One key fact is that Harry did not actually kill Voldemort. He was dueling with Voldemort at the time, and he was in a way responsible, but it was the spell that Voldemort cast that actually killed him. While Harry does make free use of the other Unforgivable Curses, he never uses the Killing Curse. Harry's hands remain unbloodied and his soul remains intact.
One thing that is touched on also is that by allowing Voldemort to kill him, Harry is protecting the fighters at Hogwarts. Voldemort has said that Hogwarts will be spared if Harry comes to him, and so in a manner similar to Harry being protected by his mother's sacrifice, Harry's sacrifice protects the occupants of Hogwarts. Despite the fact that Harry does not actually die, it seems that magic does not require that. It is because of this sacrifice that Voldemort's spells seem largely ineffective on the population of Hogwarts following the episode in the Forbidden Forest.
Despite our understanding, following the events in the Forbidden Forest, that Harry may not be vulnerable to Voldemort, we are as yet unsure of the fates of anyone else, or of the school. Despite our confidence that Harry will prevail, suspense is still retained, and even heightened, as we launch into the final battle. So many of Harry's friends have already died or been injured; will Ginny, seen fighting Bellatrix, survive? Will Molly Weasley prevail? Will the school be able to open again? It is to the author's credit that she is able to bring satisfactory closure to the many tangled threads of the plot, even as the tangles multiply in the final battles.
With the defeat of Voldemort, our story comes to its effective end. There are only a very few issues remaining to be addressed.
One of the remaining issues, of course, is the Deathly Hallows, introduced in this book; an extremely powerful set of magical artifacts. One of them is Voldemort's wand.

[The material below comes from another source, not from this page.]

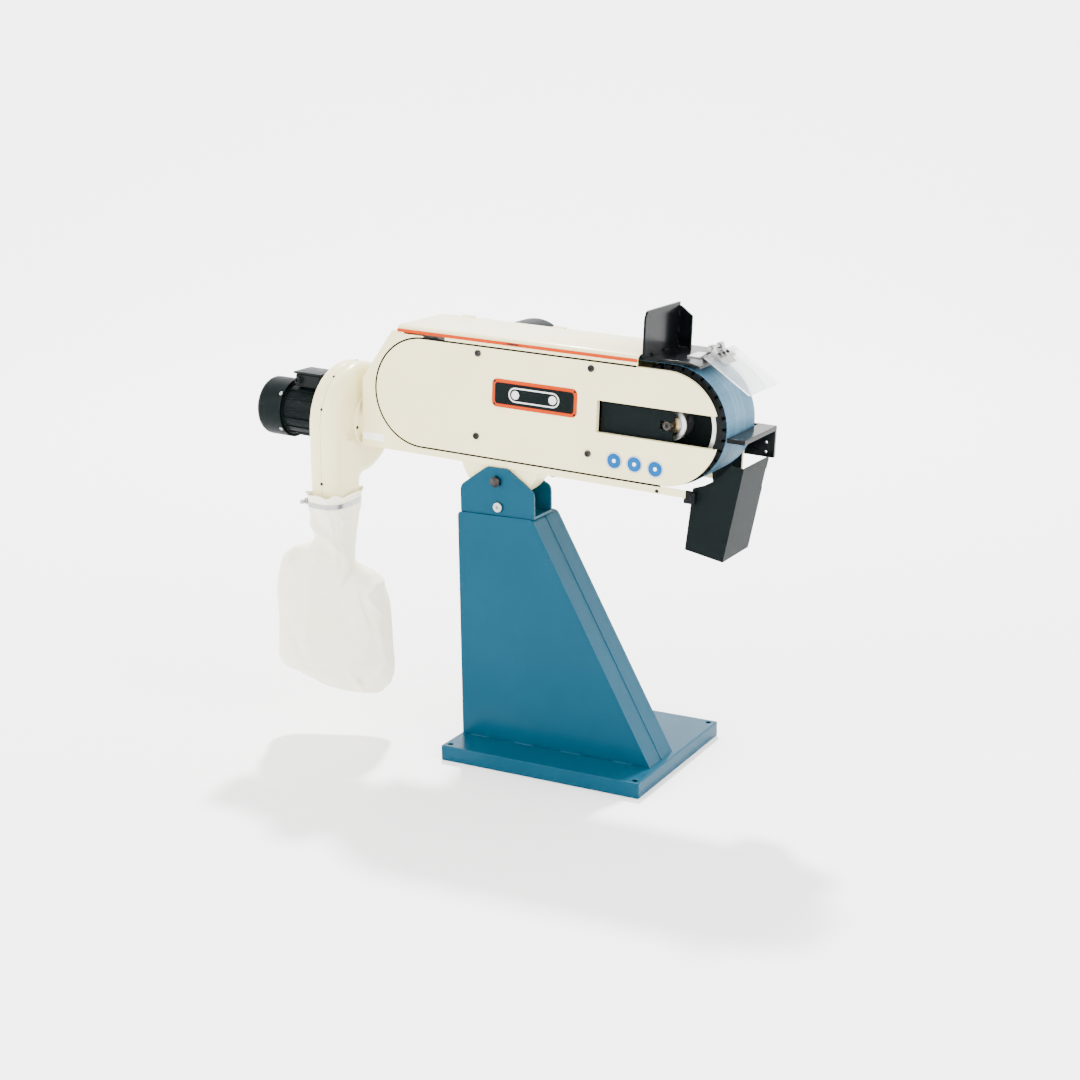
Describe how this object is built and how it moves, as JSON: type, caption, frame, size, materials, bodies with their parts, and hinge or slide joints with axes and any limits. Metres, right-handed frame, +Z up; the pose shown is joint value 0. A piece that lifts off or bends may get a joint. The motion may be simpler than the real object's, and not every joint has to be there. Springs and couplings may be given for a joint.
{
  "type": "pedestal belt grinder",
  "caption": "Floor-standing belt grinder: an abrasive belt on a contact wheel and a drive wheel in a tilting enclosed head, with its own dust blower and bag, on a folded sheet-metal stand.",
  "frame": {"origin": "on the floor, under the middle of the machine's bounding box", "axes": "+X along the belt towards the contact wheel, +Y away from the door side towards the main motor, +Z up"},
  "size_m": [1.233, 0.6546, 1.0402],
  "materials": {
    "blue_paint": "gloss",
    "cream_paint": "gloss",
    "black_paint": "gloss",
    "charcoal_paint": "satin",
    "motor_casting": "satin",
    "bright_steel": "satin",
    "dark_steel": "satin",
    "wheel_aluminium": "satin",
    "tyre_rubber": "matte",
    "abrasive_cloth": "matte",
    "bag_cotton": "matte",
    "clear_shield": "polished",
    "black_plastic": "matte",
    "orange_trim": "gloss",
    "green_plastic": "gloss",
    "red_plastic": "gloss"
  },
  "bodies": {
    "stand": {"base_tray": "blue_paint", "pedestal_front": "blue_paint", "pedestal_rear": "blue_paint", "ear_channel": "blue_paint", "pivot_bolt": "dark_steel", "tilt_lock_screw": "bright_steel", "switch_box": "black_plastic"},
    "start": {"start_button": "green_plastic"},
    "stop": {"stop_button": "red_plastic"},
    "knob": {"tilt_knob": "black_plastic"},
    "drive": {"drive_wheel": "wheel_aluminium", "motor_shaft": "bright_steel", "motor_fan": "black_plastic"},
    "tension": {"tension_fork": "charcoal_paint", "contact_axle": "bright_steel"},
    "contact_wheel": {"contact_hub": "wheel_aluminium", "contact_tyre": "tyre_rubber", "front_bearing": "bright_steel", "rear_bearing": "bright_steel"},
    "lever": {"tension_lever": "black_paint"},
    "top_lid": {"lid": "cream_paint", "lid_trim": "orange_trim"},
    "shield": {"eye_shield": "clear_shield", "shield_leaf": "bright_steel"},
    "rest": {"work_rest": "black_paint"},
    "blower_fan": {"impeller": "bright_steel", "fan_motor_shaft": "bright_steel"},
    "head": {"tilt_bracket": "cream_paint", "back_plate": "cream_paint", "case_shell": "cream_paint", "front_door": "cream_paint", "door_screw_1": "dark_steel", "door_screw_2": "dark_steel", "door_screw_3": "dark_steel", "door_screw_4": "dark_steel", "abrasive_belt": "abrasive_cloth", "platen": "bright_steel", "lid_hinge_rod": "bright_steel", "guide_tube": "charcoal_paint", "tension_spring": "bright_steel", "motor_flange": "motor_casting", "motor_body": "motor_casting", "motor_terminal_box": "black_plastic", "motor_cowl": "charcoal_paint", "stop_base": "black_paint", "top_stop": "black_paint", "shield_bracket": "bright_steel", "rest_screw_1": "bright_steel", "rest_screw_2": "bright_steel", "spark_chute": "charcoal_paint", "chute_bracket": "charcoal_paint", "blower_front": "cream_paint", "blower_rear": "cream_paint", "blower_inlet": "cream_paint", "fan_motor_body": "motor_casting", "fan_motor_cowl": "charcoal_paint", "fan_terminal_box": "black_plastic", "dust_bag": "bag_cotton", "clamp_band": "bright_steel", "name_plate": "orange_trim"}
  },
  "joints": [
    {"name": "head_tilt", "type": "hinge", "parent": "stand", "child": "head", "pos_m": [0.03343, -0.16975, 0.645], "axis": [0, 1, 0], "range_deg": [-8, 25]},
    {"name": "tilt_knob_turn", "type": "hinge", "parent": "stand", "child": "knob", "pos_m": [0.03343, 0.00625, 0.645], "axis": [0, 1, 0], "continuous": true},
    {"name": "start_press", "type": "slide", "parent": "stand", "child": "start", "axis": [0, -1, 0], "range_m": [0, 0.0035], "stiffness_N_per_m": 400, "springref_m": -0.002},
    {"name": "stop_press", "type": "slide", "parent": "stand", "child": "stop", "axis": [0, -1, 0], "range_m": [0, 0.0035], "stiffness_N_per_m": 400, "springref_m": -0.002},
    {"name": "drive_spin", "type": "hinge", "parent": "head", "child": "drive", "pos_m": [-0.1591, -0.10975, 0.82932], "axis": [0, 1, 0], "continuous": true},
    {"name": "belt_tension", "type": "slide", "parent": "head", "child": "tension", "axis": [0.9988, 0, -0.0489], "range_m": [-0.02, 0], "stiffness_N_per_m": 1500, "springref_m": 0.02, "deforming": ["tension_spring"]},
    {"name": "contact_spin", "type": "hinge", "parent": "tension", "child": "contact_wheel", "pos_m": [0.43579, -0.10975, 0.80023], "axis": [0, 1, 0], "continuous": true},
    {"name": "lever_turn", "type": "hinge", "parent": "head", "child": "lever", "pos_m": [0.15463, -0.02575, 0.87135], "axis": [0, 1, 0], "range_deg": [0, 90.01]},
    {"name": "lid_open", "type": "hinge", "parent": "head", "child": "top_lid", "pos_m": [0.04877, -0.01975, 0.95862], "axis": [-0.9988, 0, 0.0489], "range_deg": [0, 100]},
    {"name": "shield_lift", "type": "hinge", "parent": "head", "child": "shield", "pos_m": [0.51148, -0.10975, 0.96203], "axis": [0, -1, 0], "range_deg": [0, 100]},
    {"name": "rest_slide", "type": "slide", "parent": "head", "child": "rest", "axis": [0.9988, 0, -0.0489], "range_m": [0, 0.02]},
    {"name": "blower_spin", "type": "hinge", "parent": "head", "child": "blower_fan", "pos_m": [-0.38211, -0.17475, 0.74642], "axis": [0.9988, 0, -0.0489], "continuous": true}
  ],
  "couplings": [
    {"joint": "contact_spin", "follows": "drive_spin", "ratio": 1},
    {"joint": "lever_turn", "follows": "belt_tension", "rad_per_m": -78.54}
  ]
}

By defeating Voldemort, Harry has completely gained mastery of his wand, the Elder Wand. Though he has what may be the strongest wand in the Wizarding world, Harry recognizes that not only does this wand carry great power, it also represents great danger. According to legend, the first bearer of the wand was killed on the night that his ownership of the wand became known, and the wand was stolen from him; this marked the beginning of a trail of murders that has followed the wand through history. Harry is aware that, though legend says the wand cannot be defeated in a duel, there are many other risks that it cannot protect against. Unlike Ron, who covets the wand simply for its power, and is apparently largely uncaring of the associated danger, Harry recognizes that as long as the wand exists, there will be people willing to kill for its power. Harry can clearly see that this wand is too powerful to be allowed to remain in the world. While he owns it, he only casts one spell with it, to repair his own wand; he then places it back in Dumbledore's tomb, in the expectation that, with his own unchallenged death in the future, the wand will lose its power.
Of the remaining Hallows, Harry chooses to retain one, the Invisibility Cloak, passing it on to his own children in turn as has been done for generations. The other, the Resurrection Stone, Harry deliberately loses in the Forbidden Forest, knowing that the ability to call people back from death will ultimately destroy anyone with that power.
It should be noted that with the destruction of the soul fragment within Harry, there is no longer any psychic link between Harry and Voldemort. If, by some mischance, Voldemort had secreted an additional Horcrux, Harry's scar would no longer give Harry any warning of his presence or return. Whether this leaves the door open for a sequel, we have no way of knowing.